羽戌痛苦的回忆着:“我当时真的不明白啊...我的叔叔,伯伯,舅舅,姑姑和姨妈;他们当初是那么的疼爱我;为什么自打我母亲去世,我当上当家之后一切都变了,刘家每一个人看我的眼神都非常怨毒,我尝试着和他们沟通,换来的却是各种各样的冷嘲热讽;那是我最孤单,也是最无助的时候。”

“当家年纪过小...被族人怨恨是难免的。”韩魏辰叹了口气:“我们这种世袭体制下的十二地支,千年来出过不少这样的事情。”

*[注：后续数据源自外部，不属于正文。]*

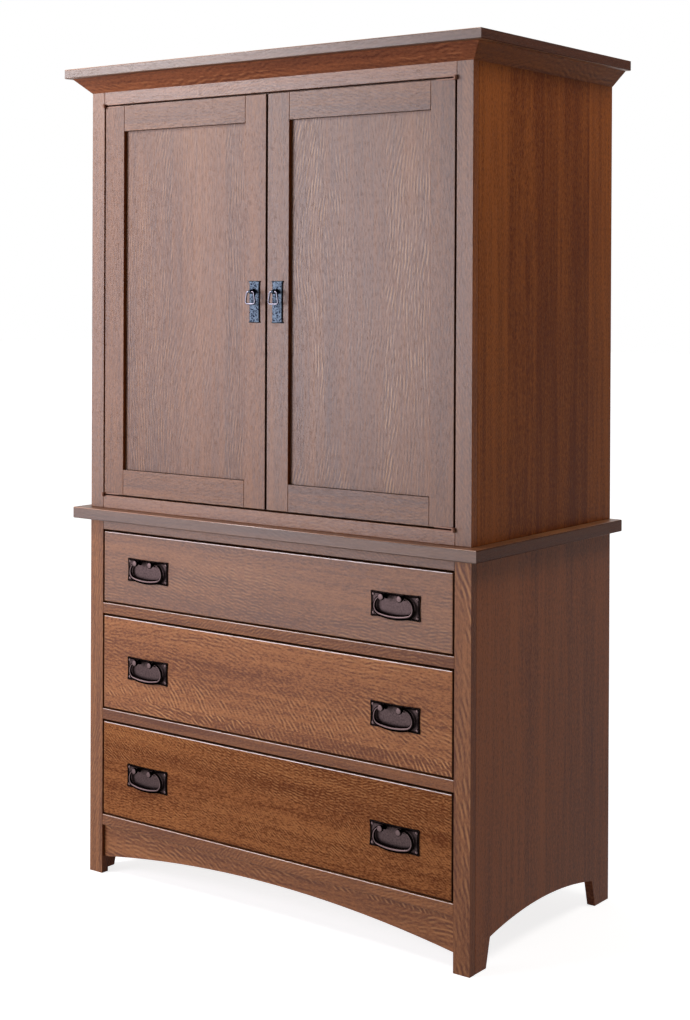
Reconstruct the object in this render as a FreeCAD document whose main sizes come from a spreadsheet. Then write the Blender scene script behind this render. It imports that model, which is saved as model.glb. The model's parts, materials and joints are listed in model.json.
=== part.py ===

“我又做错了什么...”羽戌流下泪来:“当时我只是一个六岁的孩子啊...要不是您给了我这么大的帮助,我又怎么能把刘家的当家坐到现在?当我终于以为自己长大了,可以独当一面的时候,我曾经尊敬的叔叔却要这样暗算我;我感觉自己真的是一个孤儿,我在家族里就是多余的,每个人都巴不得我去死。”

“唉...”韩魏辰摇摇头:“羽戌,你曾经的梦想是什么?”

“我不想成为当家,”羽戌擦了擦眼泪:“我只希望家里人不要孤立我,毕竟我身为十二地支的一员,已经不能再选择自己的命运;我没有奢求自己能够逃离这个因果,只是希望自己不在这个集体里成为孤身一人,仅此而已。”

“羽戌,”韩魏辰摸了摸羽戌的头:“我之所以这么帮助你,是因为你的爷爷曾经就是这样帮助我的;我和你一样,很早就成为了韩家的当家;你要知道,十二地支里韩家的体系是最庞大的,我当年九岁就成为了当家;要面临的问题比你当时多得多,不光是韩家人不服我,就连别的十二地支都开始不服韩家,当时米家和张家甚至提出了退出十二地支的想法;我被视作十二地支的祸害,所有的家人都希望我死掉,只要我不存在于世界上,韩家的当家就会由当时我已经成年的大哥来担任了。”

“那么...您又是怎么...”羽戌疑惑。

“记得那是六一年的事情了,”韩魏辰苦笑,“六十年代的中国,真的是非常落后;人们连穿一件能够抵御寒冷的衣服都非常困难,并且那时候人均住房仅仅只有3.7平米;食物更不用说,别说肉和蔬菜了,全国能够吃饱饭的人大概不超过5%;不过这些我们十二地支并不担心,作为政府暗地里扶持的组织,我们享受着军区高官的待遇。不过我并没有因为衣食无忧而感到高兴,相反那个时候我每天提心吊胆;我害怕看到家族里人们的眼神,年幼的我已经能够从他们的眼神里读出一种强烈的杀意。这种死亡的预感不断伴随着我的成长,直到我十一岁那年,家族里的人终于按耐不住了。”